White Aggregation and Restoration for Few-shot 3D Point Cloud Semantic Segmentation
Authors
Jiyun Im, SuBeen Lee, Miso Lee, Jae-Pil Heo
Abstract
Few-Shot 3D Point Cloud Semantic Segmentation (FS-PCS) aims to predict per-point labels for an unlabeled point cloud, given only a few labeled examples. To extract discriminative representations from the limited labeled set, existing methods have constructed prototypes using algorithms such as farthest point sampling (FPS). However, we point out that this convention has undesirable effects as performance fluctuates depending on sampling, while the prototype generation process remains underexplored in the field. This motivates us to investigate an advanced prototype generation method based on attention mechanism. Despite its potential, we found that vanilla attention module suffers from the distributional gap between prototypical tokens and support features. To overcome this, we propose White Aggregation and Restoration Module (WARM), which resolves the misalignment by sandwiching cross-attention between whitening and coloring transformations.

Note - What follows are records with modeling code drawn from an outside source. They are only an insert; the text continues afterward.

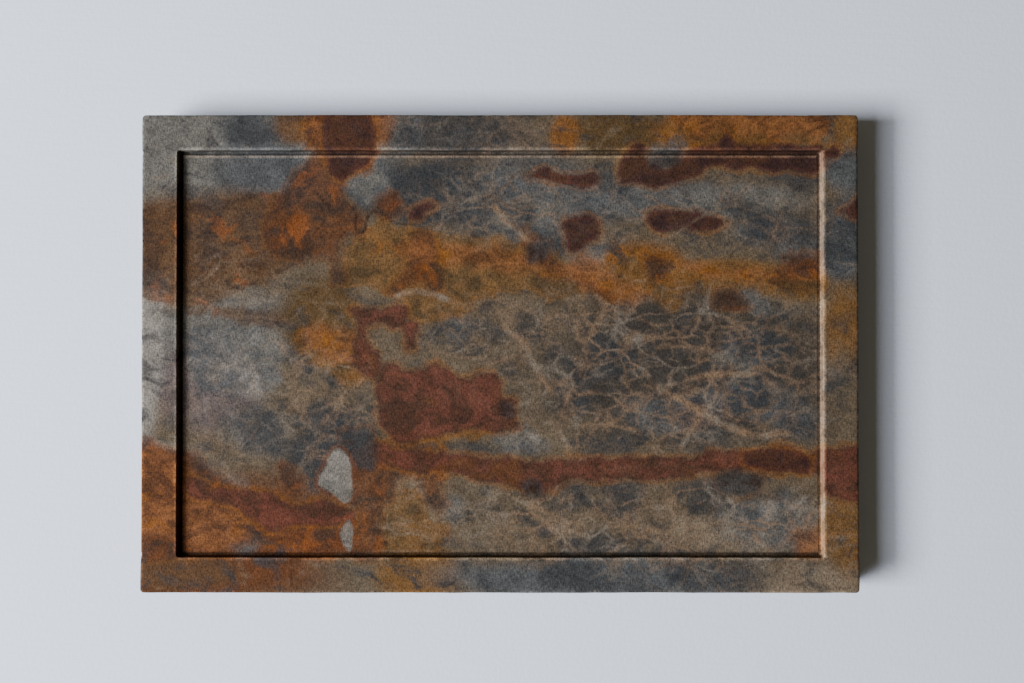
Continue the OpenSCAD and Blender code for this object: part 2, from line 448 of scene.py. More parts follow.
# washes of dye: name, middle, half widths and strength; millimetres from the tray's middle
washes = [
    ("warmGrey", -118, 88, 60, 30, 1.0),
    ("slate", -100, 74, 24, 16, 1.0),
    ("slateDark", -108, 77, 20, 11, 0.25),
    ("slate", -104, 92, 13, 14, 0.9),
    ("slate", -58, 76, 14, 12, 0.9),
    ("slateDark", -20, 92, 34, 12, 0.7),
    ("slateDark", -30, 68, 30, 14, 0.9),
    ("slate", 15, 62, 34, 22, 0.8),
    ("slate", 70, 66, 50, 10, 0.8),
    ("warmGrey", 100, 66, 28, 8, 0.8),
    ("warmGrey", 0, 58, 20, 6, 0.8),
    ("brown", -124, 46, 38, 20, 1.0),
    ("tanPale", -118, 50, 18, 10, 0.35),
    ("tan", -128, 24, 26, 8, 0.7),
    ("warmGrey", -116, 4, 34, 20, 1.0),
    ("lilac", -122, -12, 20, 20, 0.7),
    ("slate", -102, -30, 14, 12, 0.6),
    ("paleGrey", -146, 0, 8, 40, 0.95),
    ("brown", -145, 46, 9, 16, 1.0),
    ("rustOrange", -142, -58, 14, 16, 0.95),
    ("rust", -110, -70, 46, 20, 0.9),
    ("tan", -118, -72, 18, 10, 0.8),
    ("rust", -125, -92, 50, 14, 0.9),
    ("brown", -130, -93, 20, 9, 0.8),
    ("slate", -109, -76, 8, 9, 0.7),
    ("rustOrange", -80, -79, 18, 6, 0.8),
    ("ochreDark", -76, 14, 18, 14, 0.9),
    ("orange", -74, 7, 10, 4, 0.8),
    ("tan", -76, -16, 22, 18, 0.9),
    ("slateDark", -70, -44, 24, 18, 0.9),
    ("tan", -38, -64, 20, 22, 0.9),
    ("tanPale", -38, -62, 12, 12, 0.7),
    ("ochre", -34, -93, 18, 12, 0.9),
    ("tan", 0, 14, 40, 16, 0.9),
    ("tan", 60, 0, 70, 26, 0.8),
    ("umberGrey", 78, -6, 64, 34, 0.88),
    ("umberGrey", 100, 58, 40, 10, 0.3),
    ("slate", -18, 12, 8, 8, 0.6),
    ("slate", 104, 4, 12, 8, 0.7),
    ("slate", 72, -26, 22, 10, 0.8),
    ("rustOrange", 86, -27, 15, 8, 0.30),
    ("slate", 104, -18, 20, 10, 0.8),
    ("slate", 122, -26, 10, 8, 0.7),
    ("tan", 60, -72, 80, 14, 0.85),
    ("tanPale", 10, -72, 30, 12, 0.1),
    ("tanPale", 96, -76, 30, 9, 0.7),
    ("slate", 40, -94, 66, 10, 0.95),
    ("tanPale", 130, -94, 26, 9, 0.8),
    ("orange", 58, 33, 24, 12, 0.8),
    ("ochre", 104, 32, 34, 8, 0.9),
    ("rust", 126, 36, 10, 7, 0.8),
    ("slate", 112, 54, 14, 7, 0.8),
    ("slate", 124, 46, 9, 7, 0.7),
    ("ochreDark", 50, 93, 24, 10, 0.8),
    ("orange", 95, 93, 28, 10, 1.0),
    ("orange", 25, 92, 6, 9, 0.7),
    ("ochre", 145, 92, 9, 12, 0.9),
    ("slate", 76, 89, 5, 5, 0.7),
    ("slate", 117, 90, 7, 5, 0.7),
    ("slate", 144, 76, 9, 10, 0.9),
    ("slate", 144, 48, 9, 18, 1.0),
    ("ochre", 144, 12, 9, 18, 0.9),
    ("tan", 144, -18, 9, 20, 0.9),
    ("ochre", 144, -74, 9, 16, 0.8),
    ("brown", -84, 94, 8, 8, 0.9),
    ("orange", -66, 94, 15, 14, 1.0),
    ("slate", -45, 92, 8, 10, 0.6),
]

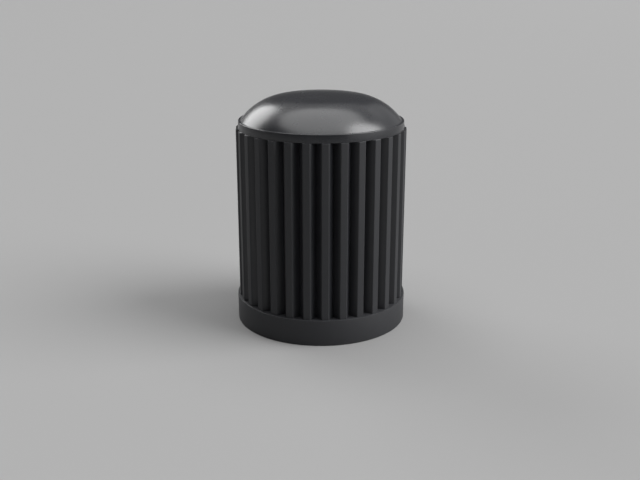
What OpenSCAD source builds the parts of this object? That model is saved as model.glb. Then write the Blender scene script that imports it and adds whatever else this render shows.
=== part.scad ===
// Tyre valve cap, moulded in one piece: a plain collar round the mouth, a straight grip of fine ribs,
// a narrow shoulder band and a domed top, with a stepped blind bore for the valve. It stands on its
// mouth, with the bore's axis on Z and the underside at Z = 0. All sizes are in millimetres.

/* [Bore] */
// Inside diameter of the bore, across the crests of the valve thread
bore_d = 6.95; // [6.4:0.05:7.6]
// How far the plain skirt at the mouth stands back from the bore wall
skirt_step = 0.62; // [0.3:0.02:0.8]
// Height of the plain skirt, from the mouth to the start of its lead-in cone
skirt_h = 1.2; // [0.5:0.1:2]
// Width and height of the chamfer round the mouth
mouth_chamfer = 0.25; // [0.05:0.05:0.3]
// Height of the conical seat that closes on the rim of the valve
seat_h = 0.6; // [0.2:0.1:1.2]
// Diameter of the pocket that clears the pin of the valve core
pocket_d = 4.8; // [3:0.1:5.6]
// Height of that pocket, above the seat
pocket_h = 2; // [1:0.1:3]
// Width and height of the chamfer round the closed end of the pocket
pocket_chamfer = 0.5; // [0.1:0.1:0.8]
// Thickness of the crown over the pocket
crown_t = 1.5; // [1:0.1:2]

/* [Grip] */
// Thickness of the wall between the bore and the roots of the grooves
wall_t = 0.95; // [0.8:0.05:1.6]
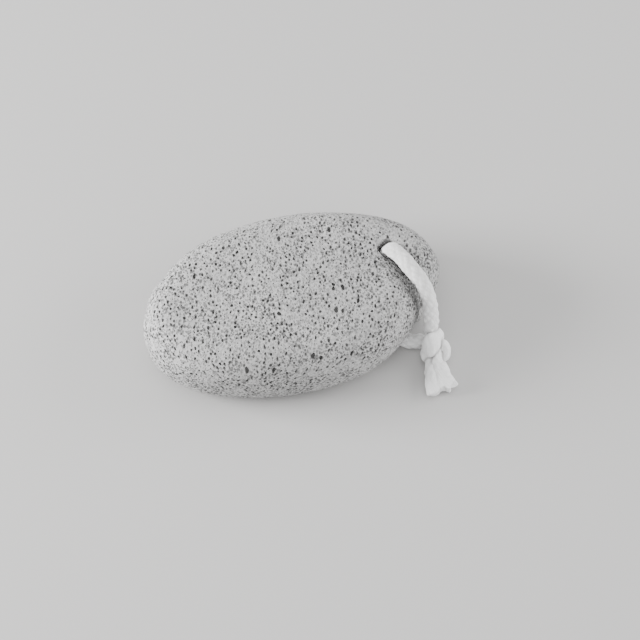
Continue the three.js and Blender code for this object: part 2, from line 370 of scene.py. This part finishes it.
class CordMesh:
    # points in mm, and what the material wants to know about each of them
    def __init__(self):
        self.points = []
        self.dimpleShades = []
        self.yarn = []
        self.ringOf = []
        self.faces = []

    def addPoint(self, place, dimpleShade, yarn, ring):
        self.points.append(place)
        self.dimpleShades.append(dimpleShade)
        self.yarn.append(yarn)
        self.ringOf.append(ring)

    def joinRings(self, low, high, flip=False):
        for j in range(len(low)):
            k = (j + 1) % len(low)
            face = (low[j], low[k], high[k], high[j])
            self.faces.append(face[::-1] if flip else face)

    def addTube(self, line, gone, frames):
        style = cordStyle
        r = style["radius"]
        total = gone[-1]
        count = style["sides"]
        centre, wide, thick = line[:, :3], line[:, 3], line[:, 4]
        tangents, sides, ups = frames
        for i, place in enumerate(centre):
            thin = thinDirection(place, tangents[i])
            across = np.cross(tangents[i], thin)
            toEnd = min(gone[i], total - gone[i])
            isFirst = gone[i] < total / 2
            outwards = tangents[i] * (-1 if isFirst else 1)
            spread = smooth(1 - toEnd / style["tailSpread"])
            soft = (1 - style["tailSmoothing"] * spread) * min(1, thick[i] / r + style["flatRelief"])
            for j in range(count):
                angle = 2 * math.pi * j / count
                around = sides[i] * math.cos(angle) + ups[i] * math.sin(angle)
                plait = style["plaits"] * angle
                stray = noiseRound(place, around, style["wanderNoise"]) * style["plaitWander"]
                drift = math.pi * (gone[i] + stray) / style["plaitLength"]
                lobe = abs(math.cos(plait + drift)) * abs(math.cos(plait - drift))
                relief = (lobe - style["plaitMiddle"]) * style["plaitRelief"] * soft
                uneven = noiseRound(place, around, style["wobbleNoise"]) * style["wobble"]
                uneven += noiseRound(place, around, style["fineNoise"]) * style["fineWobble"]
                flat = across * around.dot(across) * wide[i] + thin * around.dot(thin) * thick[i]
                point = place + flat * (1 + (relief + uneven) / r)
                if spread > 0:
                    lumps = layeredNoise(Vector(point), *style["lumpNoise"])
                    share = 0.5 + 0.5 * around.dot(across) * (1 if across[0] > 0 else -1)
                    reach = cutEndReach("first" if isFirst else "second", share)
                    atEnd = smooth(1 - toEnd / style["endLength"])
                    point = point + outwards * (lumps * style["endLumps"] + reach) * atEnd
                    folds = math.sin(share * style["foldCount"] + place[1] * style["foldLean"]
                                     + (0 if isFirst else 2))
                    fluff = lumps * style["tailLumps"] + folds * style["tailFolds"]
                    point = point + flat * fluff * spread
                twist = angle + gone[i] / style["yarnTurn"]
                strand = (r * math.cos(twist), r * math.sin(twist), gone[i] * style["yarnStretch"])
                # (1 - lobe) is the mask for the painted shade between the lobes
                self.addPoint(point, (1 - lobe) * soft, strand, i)
        for i in range(len(centre) - 1):
            low = [i * count + j for j in range(count)]
            self.joinRings(low, [p + count for p in low])

    def addCutEnd(self, ring, thin, outwards):
        # rounded and lumpy, closing from above and below so that the ragged line of the rim stays
        style = cordStyle
        count = style["sides"]
        outer = [ring * count + j for j in range(count)]
        rim = [self.points[i] for i in outer]
        strands = [self.yarn[i] for i in outer]
        middle = sum(rim) / count
        flip = ring == 0
        for level in style["endLevels"]:
            start = len(self.points)
            for p, strand in zip(rim, strands):
                inner = p - thin * (p - middle).dot(thin) * (1 - level)
                inner = lerp(middle, inner, 1 - style["endDraw"] * (1 - level))
                tufts = layeredNoise(Vector(inner), *style["tuftNoise"])
                bulge = (style["endBulge"] + style["endTufts"] * tufts) * math.sqrt(1 - level * level)
                along = strand[2] + style["endYarn"] * (1 - level)
                yarn = (strand[0] * level, strand[1] * level, along)
                self.addPoint(inner + outwards * bulge, 0, yarn, ring)
            inner = list(range(start, start + count))
            self.joinRings(outer, inner, flip)
            outer = inner
        tip = len(self.points)
        yarn = (0, 0, strands[0][2] + style["endYarn"])
        self.addPoint(middle + outwards * style["endBulge"], 0, yarn, ring)
        for j in range(count):
            face = (outer[j], outer[(j + 1) % count], tip)
            self.faces.append(face[::-1] if flip else face)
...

Specifically, whitening aligns the features to tokens before the attention process, and coloring subsequently restores the original distribution to the attended tokens. This simple yet effective design enables robust attention, thereby generating prototypes that capture the semantic relationships in support features. WARM achieves state-of-the-art performance with a significant margin on FS-PCS benchmarks, and demonstrates its effectiveness through extensive experiments.